H. Mortimer-Lamb, « Entrevue par le Studio », International Studio, sept. 1919
MONTRÉAL. – La perte qu’a subie l’art canadien lors de la mort tragique de Tom Thomson à l’été 1917 est incommensurable. Durant sa brève mais brillante carrière en tant que peintre paysagiste, il a réalisé des centaines d’esquisses et achevé plusieurs toiles témoignant d’une individualité, d’un charme et d’une puissance extraordinaires, mais surtout remarquables parce qu’elles expriment une essence typiquement canadienne, qui jamais auparavant n’avait été exprimée avec autant d’intensité et de constance.

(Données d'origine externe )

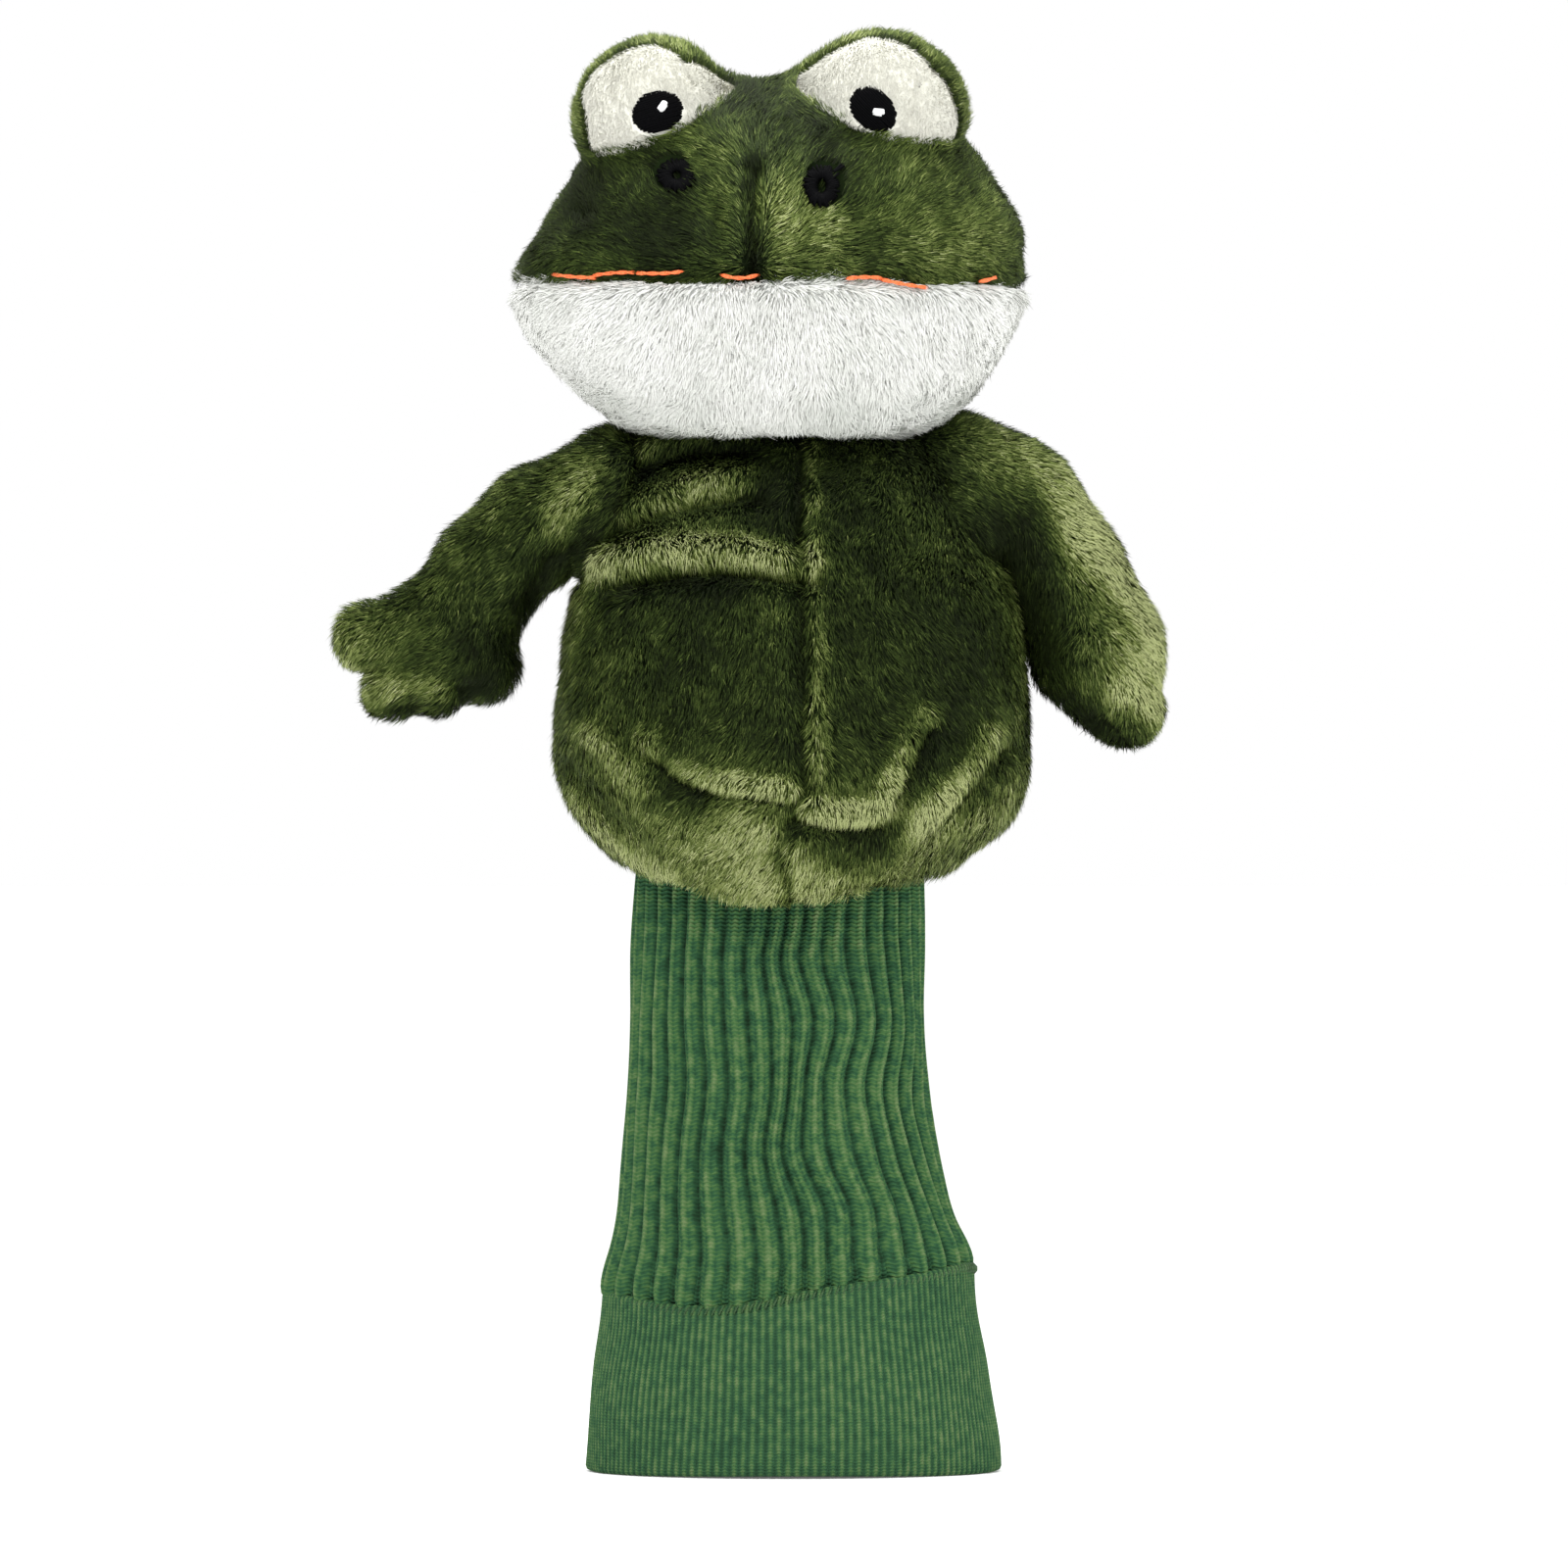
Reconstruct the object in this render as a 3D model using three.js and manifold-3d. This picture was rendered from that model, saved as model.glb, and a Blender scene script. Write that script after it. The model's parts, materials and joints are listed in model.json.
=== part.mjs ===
// A plush frog hand puppet on a long knitted sleeve.
// Millimetres, +Z up. The origin is the middle of the cuff's lower rim, and the frog faces -Y.
// "left" is the -X side and "right" the +X side, as seen by someone facing the frog.
import * as THREE from "three";
import { mergeVertices } from "three/addons/utils/BufferGeometryUtils.js";
import Module from "manifold-3d";

const wasm = await Module();
wasm.setup();

// ---- driving dimensions -------------------------------------------------------------------------
const GAP = 0.35; // air between neighbouring pieces
const PLUSH = 2.6; // thickness of the plush cloth with its pile pressed flat
const LINING = 1.2; // thickness of the lining cloth
const CUFF_WALL = 3.2; // the cuff is knitted double
const SLEEVE_WALL = 2; // one layer of rib knit
const CUFF_TOP = 43; // height of the seam between cuff and sleeve
const SEAM_HEIGHT = 1.2;
const SLEEVE_TOP = 139;
const MOUTH_HEIGHT = 277.8;
const HEAD_SEAM_X = -8.5;
const HEAD_BACK_Y = 4; // the seam between the front and the back of the head
const BELLY_SEAM_X = 2.8;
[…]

Fils d’un agriculteur, Thomson a passé sa jeunesse sur une ferme dans le centre de l’Ontario, mais il a quitté la maison à un âge relativement jeune pour se rendre dans l’ouest, où il s’est adonné à divers métiers. Durant ses pérégrinations, il a appris l’art de la conception graphique et du dessin pour la lithographie et la gravure, puis il est retourné à Toronto où il a obtenu un emploi dans une firme de graveurs. Thomson travaillait à l’époque avec de nombreux dessinateurs et créateurs, de talentueux jeunes hommes aux fortes tendances artistiques. Parmi ceux-ci se trouvaient J.E.H. MacDonald, Arthur Lismer, Fred H. Varley, Frank Johnston et Frank Carmichael, qui sont tous à présent des peintres de renom. Une majeure partie du groupe passait ses congés ensemble à réaliser des esquisses de paysages et ils perpétuaient ces bons moments de la semaine pendant les journées de travail monotone en faisant la critique et en discutant avec liberté et enthousiasme de leurs œuvres réalisées dans la nature.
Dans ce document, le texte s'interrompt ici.